Plus précisément, la commission est notamment intervenue en matière de justice. Elle s'est prononcée favorablement sur deux systèmes automatisés de contrôle d'accès dans les établissements pénitentiaires, l'un visant les familles des détenus et l'autre le personnel pénitentiaire et les intervenants professionnels extérieurs. Et elle a donné son accord pour la mise en place par la direction de l'administration pénitentiaire d'un système de gestion centralisée de la population pénale, visant à améliorer les conditions de prise en charge des détenus et à faciliter leurs transferts, sous réserve qu'il lui soit rendu compte chaque année des opérations de vérification, de mise à jour et d'apurement du fichier. Un avis positif ayant aussi été accordé à un projet similaire de gestion informatique appelé à être mis en œuvre au sein des directions régionales des services pénitentiaires (2).
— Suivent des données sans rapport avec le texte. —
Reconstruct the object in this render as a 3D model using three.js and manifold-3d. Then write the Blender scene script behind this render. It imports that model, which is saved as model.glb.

La CNIL a également émis des recommandations sur l'utilisation par les maires des données sur leurs administrés. Saisie ainsi par le ministre du Travail et des Affaires sociales d'un projet de décret modifiant le code de travail (et non encore publié), elle a admis que la qualification professionnelle des demandeurs d'emploi puisse être transmise aux maires par l'ANPE. Mais à condition que les personnes concernées soient « clairement » informées de ces transmissions et de leur finalité. Par ailleurs, dans le cadre d'un autre avis, elle a indiqué que seul le maire peut être destinataire, en tant que président du CCAS tenu au secret professionnel, de la liste des titulaires du RMI, les conseillers municipaux ne pouvant pas légalement l'être. Rappelant, sur ce point, que les informations nominatives concernant les allocataires de cette prestation ne doivent pas être conservées sur support informatique au-delà de un an après la sortie du dispositif et de six mois en cas de refus de l'aide opposé par le préfet.
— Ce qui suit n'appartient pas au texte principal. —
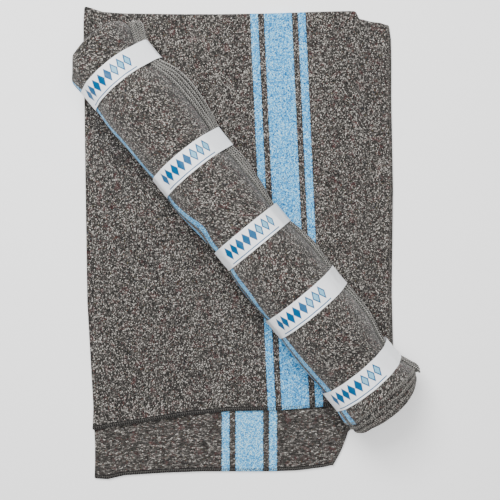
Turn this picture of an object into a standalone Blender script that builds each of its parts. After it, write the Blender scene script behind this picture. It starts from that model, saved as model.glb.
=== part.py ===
"""A stack of woven moving blankets: one folded twice and lying flat, and a roll of two blankets
held by five ties, lying across it. Metres, +Z up, the photograph's right is +X.

The origin is the middle of the underside. Each cloth solid has the real plies' outer form.
"""

import math
from collections import namedtuple

import bmesh
import bpy
import numpy as np
from mathutils import Vector, geometry

# Cloth of the folded blanket, cut 1.30 m wide and 2.00 m long.
PLY = 0.0040
PITCH = 0.0046
LOWEST = PLY / 2
FOLD_RADIUS = PITCH / 2
GAP = 0.0003

# The folded blanket's outline, seen from above. Each row is one place down the fold's length:
# how far down it is, as a share, and where the left fold and the two plies' free edges lie.
Row = namedtuple("Row", "down left outer_edge inner_edge")
UPPER_HALF = (
    Row(0.00, -0.381, 0.316, 0.243),
    Row(0.03, -0.383, 0.320, 0.243),
    Row(0.08, -0.384, 0.321, 0.243),
    Row(0.20, -0.382, 0.321, 0.242),
    Row(0.43, -0.379, 0.325, 0.240),
    Row(0.70, -0.375, 0.322, 0.238),
    Row(0.95, -0.361, 0.327, 0.236),
    Row(1.00, -0.363, 0.325, 0.236),
)
LOWER_HALF = (
    Row(0.00, -0.381, 0.316, 0.243),
    Row(0.03, -0.382, 0.319, 0.243),
    Row(0.20, -0.380, 0.320, 0.243),
    Row(0.65, -0.370, 0.323, 0.238),
    Row(0.84, -0.363, 0.316, 0.232),
    Row(0.93, -0.359, 0.217, 0.220),
    Row(0.97, -0.359, 0.201, 0.204),
    Row(1.00, -0.360, 0.184, 0.187),
)

# Each row is one place across the outer ply, as a share from the left fold to the free edge:
# where the top fold, the upper half's free edge and the lower half's free edge lie.
Column = namedtuple("Column", "across top upper_end lower_end")
COLUMNS = (
    Column(0.00, 0.549, -0.424, -0.538),
    Column(0.02, 0.545, -0.422, -0.539),
    Column(0.05, 0.538, -0.418, -0.540),
    Column(0.12, 0.535, -0.411, -0.531),
    Column(0.30, 0.533, -0.391, -0.525),
    Column(0.45, 0.533, -0.381, -0.522),
    Column(0.62, 0.535, -0.379, -0.522),
    Column(0.74, 0.538, -0.372, -0.522),
    Column(0.85, 0.540, -0.367, -0.520),
    Column(0.888, 0.540, -0.366, -0.518),
    Column(0.900, 0.522, -0.365, -0.517),
    Column(0.97, 0.517, -0.363, -0.512),
    Column(1.00, 0.510, -0.365, -0.508),
)

# Past the inner ply's edge the outer ply comes down by two plies, on a short slope.
SLOPE_CLEAR = 0.006
SLOPE_WIDTH = 0.030
POPPED_CORNER = 0.007
POPPED_WIDE = 0.10
POPPED_LONG = 0.09
SLACK = 0.05

# The roll: its outer turn lies on the blanket, and its length runs from upper left to lower right.
TIE_ONE = Vector((-0.2804, 0.3686))
ROLL_ALONG = Vector((0.6336, -0.7737))
ROLL_ASIDE = Vector((0.7737, 0.6336))
RESTS_AT = LOWEST + 3 * PITCH + PLY / 2
FLAT_SPOT = 0.086
SETTLED = 0.95
PLIES = 4
TURN = 0.0185
TYPICAL_RADIUS = 0.090
FOOT_ANGLE = 3.0
TIP = 0.001
SECTION_STEPS = 36

# Between the ties the loose plies stand off the roll, most at this angle before their edges. The
# lower plies stand off less, down to this share.
LOOSE_AT = 20
LOOSE_WIDE = 60
LOOSE_LESS = 0.75

# Each row is one place along the roll, from the first tie: how far the roll reaches to the left
# and to the right of the ties' line, the angle from the top at which the lowest ply's free edge
# lies, the angle from each ply's edge to the next one's, and how far the loose plies stand off.
Place = namedtuple("Place", "along left right free_end ledge stands_off")
ROLL = (
    Place(-0.061, 0.0950, 0.1000, 70, 4.5, 0.012),
    Place(-0.030, 0.0930, 0.0905, 65, 4.5, 0.004),
    Place(0.000, 0.0915, 0.0880, 60, 4.5, 0.000),
    Place(0.030, 0.0915, 0.0895, 59, 4.5, 0.002),
    Place(0.070, 0.0950, 0.0990, 62, 4.5, 0.009),
    Place(0.130, 0.0930, 0.1005, 69, 4.5, 0.012),
    Place(0.193, 0.0920, 0.0960, 75, 4.5, 0.007),
    Place(0.244, 0.0895, 0.0905, 77, 4.5, 0.000),
    Place(0.300, 0.0950, 0.0950, 74, 4.5, 0.001),
    Place(0.337, 0.0935, 0.0940, 77, 5.0, 0.001),
    Place(0.370, 0.0910, 0.0920, 81, 5.5, 0.000),
    Place(0.415, 0.0870, 0.0845, 87, 7.0, 0.000),
    Place(0.453, 0.0855, 0.0822, 89, 8.0, 0.000),
    Place(0.500, 0.0925, 0.0920, 86, 8.0, 0.000),
    Place(0.545, 0.0948, 0.0985, 83, 8.0, 0.001),
    Place(0.590, 0.0943, 0.0980, 82, 8.0, 0.001),
    Place(0.639, 0.0940, 0.0945, 83, 8.0, 0.000),
    Place(0.690, 0.0985, 0.0980, 83, 8.0, 0.000),
    Place(0.747, 0.0990, 0.0965, 83, 8.0, 0.000),
    Place(0.805, 0.0958, 0.0840, 84, 8.0, 0.000),
    Place(0.839, 0.0965, 0.0815, 86, 8.0, 0.000),
    Place(0.880, 0.1025, 0.0930, 87, 8.0, 0.002),
    Place(0.918, 0.1050, 0.1085, 87, 7.0, 0.004),
)

# The inner turns stand out of both ends. Each row is one ring of an end: how far it lies past the
# outer turn's end, and its size as a share of the outer turn's.
Ring = namedtuple("Ring", "past share")
FIRST_END = (
    Ring(0.004, 0.97),
    Ring(0.012, 0.88),
    Ring(0.022, 0.75),
    Ring(0.027, 0.60),
    Ring(0.029, 0.38),
    Ring(0.030, 0.14),
)
SECOND_END = (
    Ring(0.002, 0.96),
    Ring(0.007, 0.89),
    Ring(0.011, 0.74),
    Ring(0.013, 0.55),
    Ring(0.014, 0.35),
    Ring(0.015, 0.14),
)

# The ties, at their places along the roll.
TIES = (0.000, 0.244, 0.453, 0.639, 0.839)
TIE_WIDTH = 0.050
TIE_CLEAR = 0.003
TIE_FILM = 0.0008
TIE_LIFT = 2 * GAP + TIE_FILM + 0.0006
LIFT_ENDS = 0.020
LIFT_SLOPE = 0.018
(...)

En matière d'aide sociale, la CNIL a d'ailleurs donné un avis favorable à la mise en œuvre à titre définitif du fichier national des titulaires du RMI, qui constitue « la clé de voûte d'un système de contrôle a posteriori » de l'attribution de cette prestation. Si ce fichier révèle un nombre faible de multiaffiliations, il n'en apparaît pas moins comme « l'outil indispensable pour lutter contre la fraude éventuelle », souligne la commission. Et désormais, les caisses d'allocations familiales pourront l'interroger, directement et en temps réel, avant toute affiliation. Par contre, la commission a refusé la demande de la CNAF d'autoriser certains de ses agents à accéder au fichier pour répondre aux demandes de tiers, tels que les autorités judiciaires.
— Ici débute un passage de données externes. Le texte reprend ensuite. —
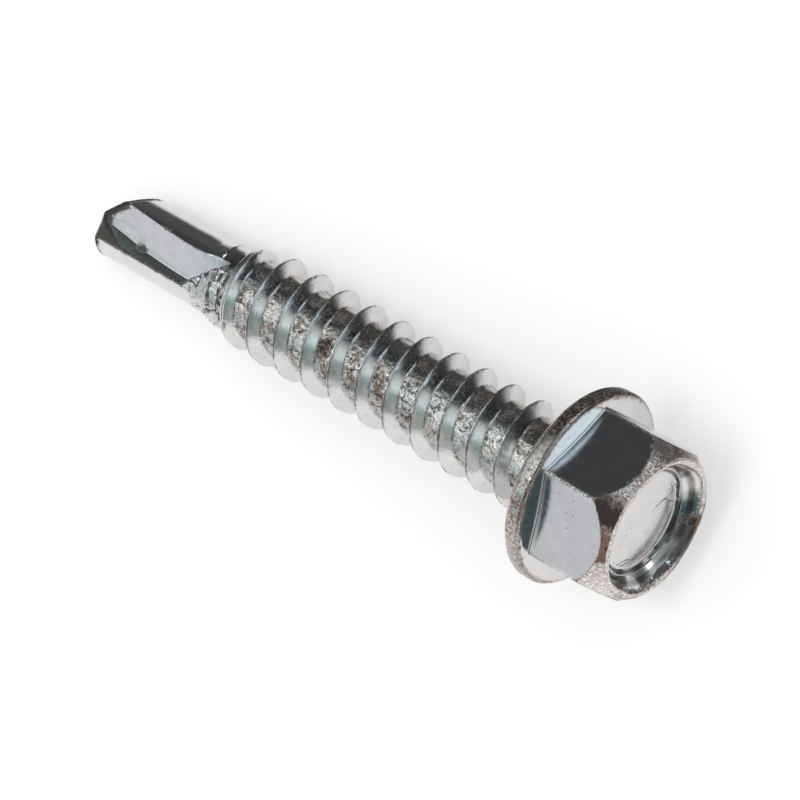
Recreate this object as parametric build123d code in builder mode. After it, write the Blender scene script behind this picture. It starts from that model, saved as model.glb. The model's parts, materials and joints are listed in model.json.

Par ailleurs, saisie à nouveau pour la mise en place dans de nouveaux départements du système ANIS (3) visant à instaurer un fichier unique des allocataires des prestations assurées par le conseil général au titre de l'action sociale, l'autorité de contrôle indique rester très vigilante sur le partage d'informations. Et elle s'est prononcée favorablement sur l'utilisation d'ANIS dans le domaine de l'aide sociale à l'enfance dans le Rhône et l'Ain. De même, elle a donné un avis favorable à la demande d'informatisation de l'aide générale départementale dans le Tarn. Enfin, l'expérimentation de l'application dans l'Ain, qui a débuté en 1995, a été prolongée d'une année supplémentaire, « l'ampleur du projet posant en pratique de sérieuses difficultés ».
Autre dossier qu'a eu à connaître la CNIL : le projet de création par l'ANPE d'un « fichier historique » visant à recenser tous les événements concernant les demandeurs d'emploi inscrits à partir du 1er juillet 1993 et à les conserver 37 mois après la fin de la période de chômage. Considérant que les mesures de sécurité sont satisfaisantes, la commission a donné son accord pour un tel fichier, sous réserve que les demandeurs d'emploi soient informés par voie d'affichage mais aussi de façon individuelle.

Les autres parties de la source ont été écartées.